PHYSICIANS AND THE AUTOMOBILE.

Author Affiliations
 

JenniferReiling, Assistant Editor

JAMA. 2001;285(12):1552. doi:10.1001/jama.285.12.1552-JJY10006-2-1

CHATTANOOGA, TENN., March 11, 1901.

To the Editor:—I notice an inquiry in the issue of THE JOURNAL dated March 9, from Dr. H. S. J., Lead, S. D., relative to the best automobile to be used in the physician's practice, and in answer I wish to say that I have tried the three different kinds of motive power, and find that the steam vehicle is by all means the nicest and most practicable for use under all circumstances, because it can be depended on at all times. It is freer from noise than the electric or gasoline-propelled machine, will climb any grade and never balks, can be repaired by any mechanic, is easily and quickly gotten ready and not easy to get out of order. I have a steam vehicle with which I have climbed Lookout Mountain, Missionary Ridge, Walden's Ridge, been all over Chicamauga Park a number of times, been over all kinds of country roads, and fifty-six miles into the country on one charge.
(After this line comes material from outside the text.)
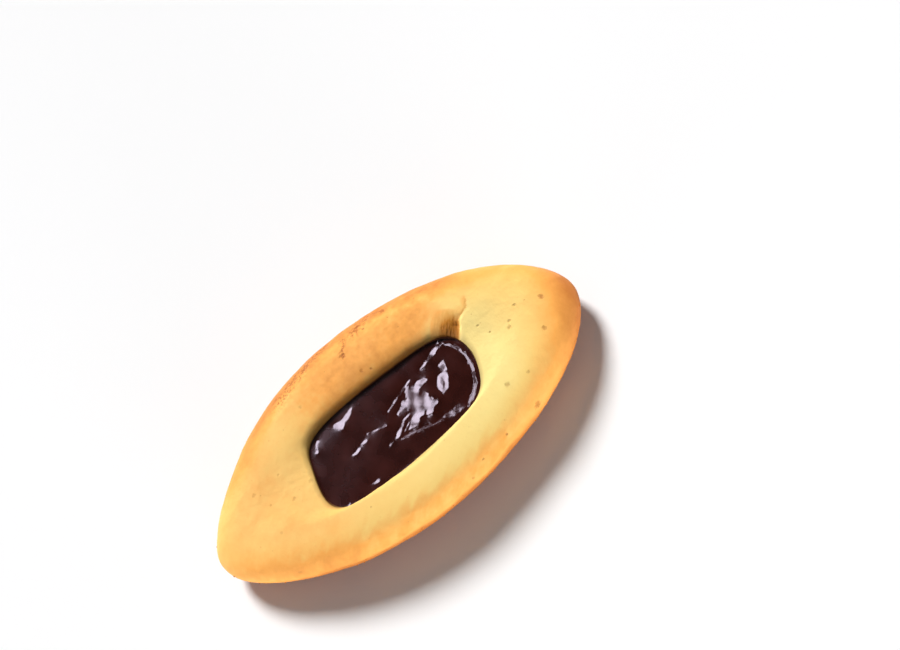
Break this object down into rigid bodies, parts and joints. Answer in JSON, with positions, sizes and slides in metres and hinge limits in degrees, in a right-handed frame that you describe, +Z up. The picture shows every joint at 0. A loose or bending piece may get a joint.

All of these trips were made without a single mishap. There is not the vibration or jolting peculiar to the gasoline-propelled machine, and it glides along as easily as could be desired. The electric vehicle can only be used successfully in cities, and then where stations for recharging are convenient. Gasolin can be gotten at any country store; that and water is all you need for a steam vehicle. I have made over thirty miles an hour with mine, have had it for nine months in constant use, while it is as good as new now and has cost me nothing for repairs.—D. E. N.